→ Stated task
Print each line from the start of the records below up through the line where "self.socket = socket" is found, exactly as given.

→ Data shown

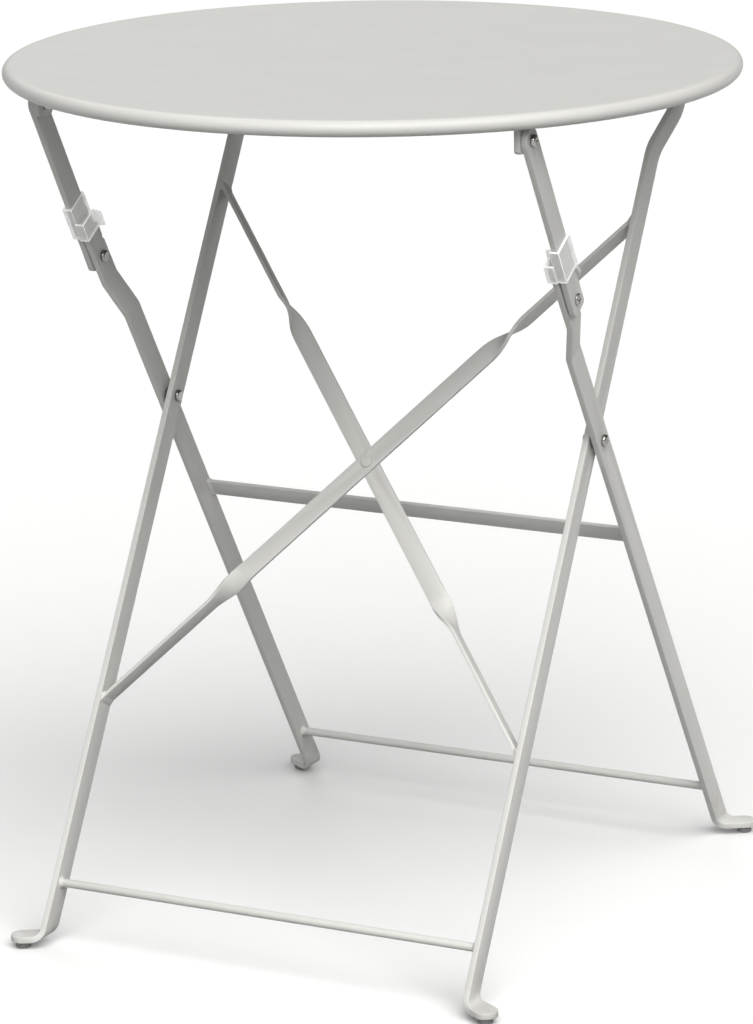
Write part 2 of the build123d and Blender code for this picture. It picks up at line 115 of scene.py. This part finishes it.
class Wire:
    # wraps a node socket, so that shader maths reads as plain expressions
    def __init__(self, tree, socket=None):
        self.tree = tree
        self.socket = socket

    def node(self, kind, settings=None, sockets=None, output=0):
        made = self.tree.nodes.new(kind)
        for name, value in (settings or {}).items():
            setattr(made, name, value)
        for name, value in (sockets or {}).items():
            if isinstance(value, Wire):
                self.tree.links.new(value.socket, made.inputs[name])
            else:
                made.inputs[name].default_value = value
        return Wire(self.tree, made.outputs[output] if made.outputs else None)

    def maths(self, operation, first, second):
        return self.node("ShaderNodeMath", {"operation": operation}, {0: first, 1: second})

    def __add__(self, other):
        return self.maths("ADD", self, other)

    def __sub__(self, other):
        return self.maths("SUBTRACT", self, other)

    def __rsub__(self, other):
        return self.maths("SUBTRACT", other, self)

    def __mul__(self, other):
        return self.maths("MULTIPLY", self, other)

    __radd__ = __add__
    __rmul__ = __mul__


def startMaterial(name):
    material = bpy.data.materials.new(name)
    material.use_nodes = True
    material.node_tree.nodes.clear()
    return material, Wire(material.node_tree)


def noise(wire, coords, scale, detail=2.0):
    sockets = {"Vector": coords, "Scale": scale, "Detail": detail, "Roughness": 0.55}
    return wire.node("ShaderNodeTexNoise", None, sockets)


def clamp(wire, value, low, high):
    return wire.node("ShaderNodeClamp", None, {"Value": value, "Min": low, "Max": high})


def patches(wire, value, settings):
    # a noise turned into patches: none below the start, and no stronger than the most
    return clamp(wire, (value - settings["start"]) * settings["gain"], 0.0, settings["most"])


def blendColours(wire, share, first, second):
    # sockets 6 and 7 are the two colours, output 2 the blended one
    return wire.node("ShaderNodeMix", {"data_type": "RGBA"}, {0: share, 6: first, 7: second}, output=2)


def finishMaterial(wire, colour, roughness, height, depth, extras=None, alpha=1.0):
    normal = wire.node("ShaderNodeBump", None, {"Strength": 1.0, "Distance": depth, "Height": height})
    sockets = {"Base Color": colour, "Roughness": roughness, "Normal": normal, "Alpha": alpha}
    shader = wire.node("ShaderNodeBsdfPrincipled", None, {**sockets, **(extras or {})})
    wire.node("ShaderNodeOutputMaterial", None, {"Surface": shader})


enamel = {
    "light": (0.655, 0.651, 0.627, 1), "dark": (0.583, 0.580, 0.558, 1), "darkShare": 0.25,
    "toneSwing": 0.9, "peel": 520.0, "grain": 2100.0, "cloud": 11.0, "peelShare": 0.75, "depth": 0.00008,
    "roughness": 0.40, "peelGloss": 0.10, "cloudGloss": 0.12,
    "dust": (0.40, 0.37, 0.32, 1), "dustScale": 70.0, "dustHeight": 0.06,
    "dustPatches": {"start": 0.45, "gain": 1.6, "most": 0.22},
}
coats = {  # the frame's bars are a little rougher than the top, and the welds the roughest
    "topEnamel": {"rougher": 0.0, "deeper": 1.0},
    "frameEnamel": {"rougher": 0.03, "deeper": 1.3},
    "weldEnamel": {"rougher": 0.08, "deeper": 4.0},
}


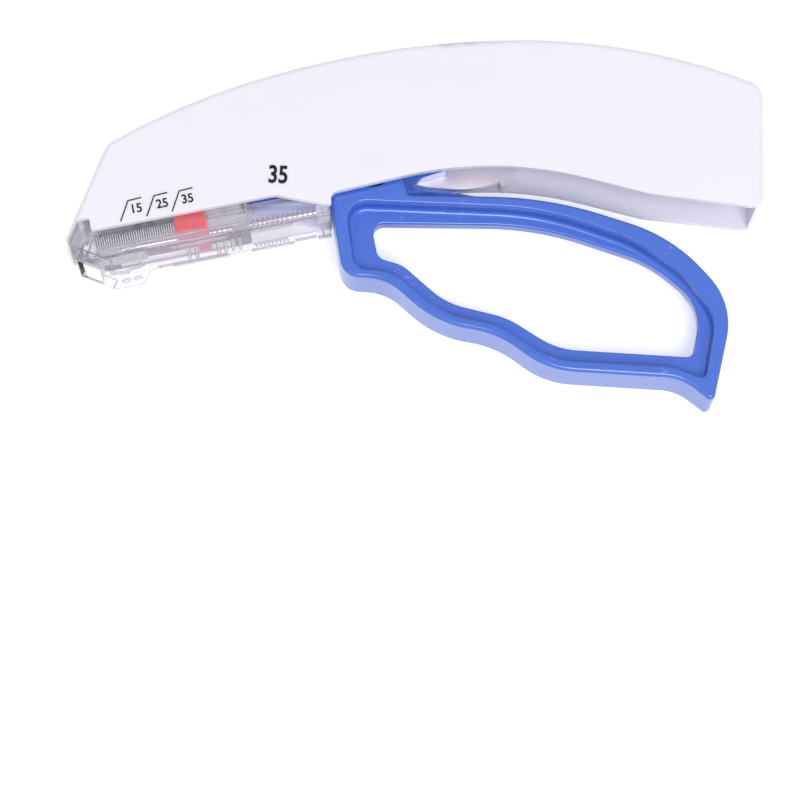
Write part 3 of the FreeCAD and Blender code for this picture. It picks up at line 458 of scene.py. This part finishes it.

→ Correct output
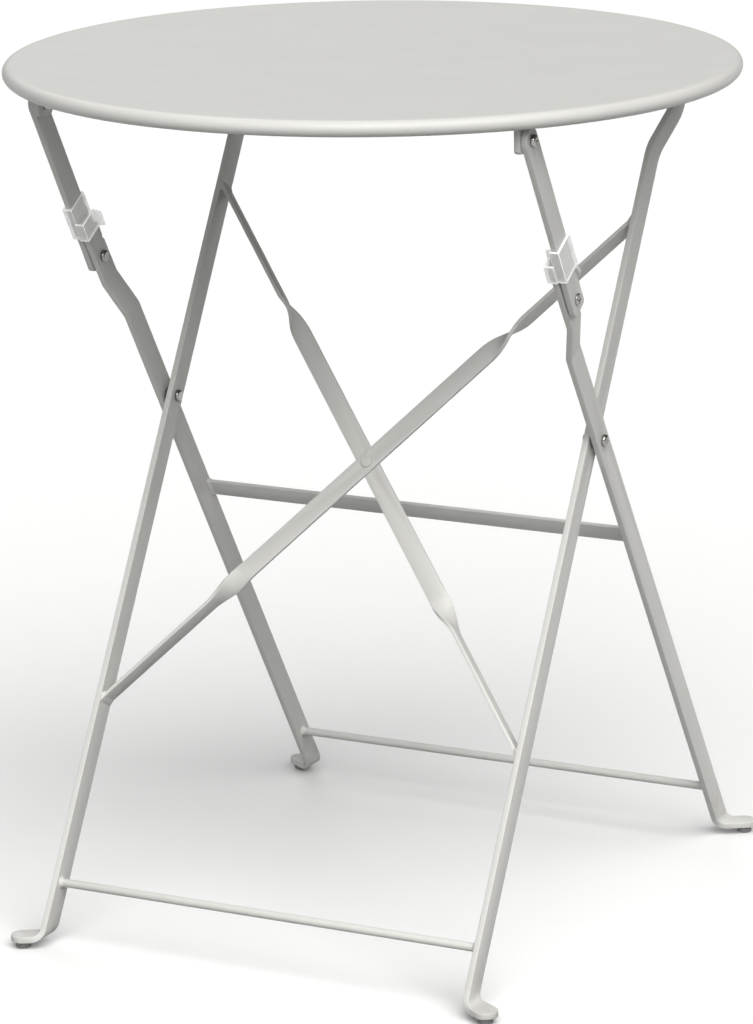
Write part 2 of the build123d and Blender code for this picture. It picks up at line 115 of scene.py. This part finishes it.
class Wire:
    # wraps a node socket, so that shader maths reads as plain expressions
    def __init__(self, tree, socket=None):
        self.tree = tree
        self.socket = socket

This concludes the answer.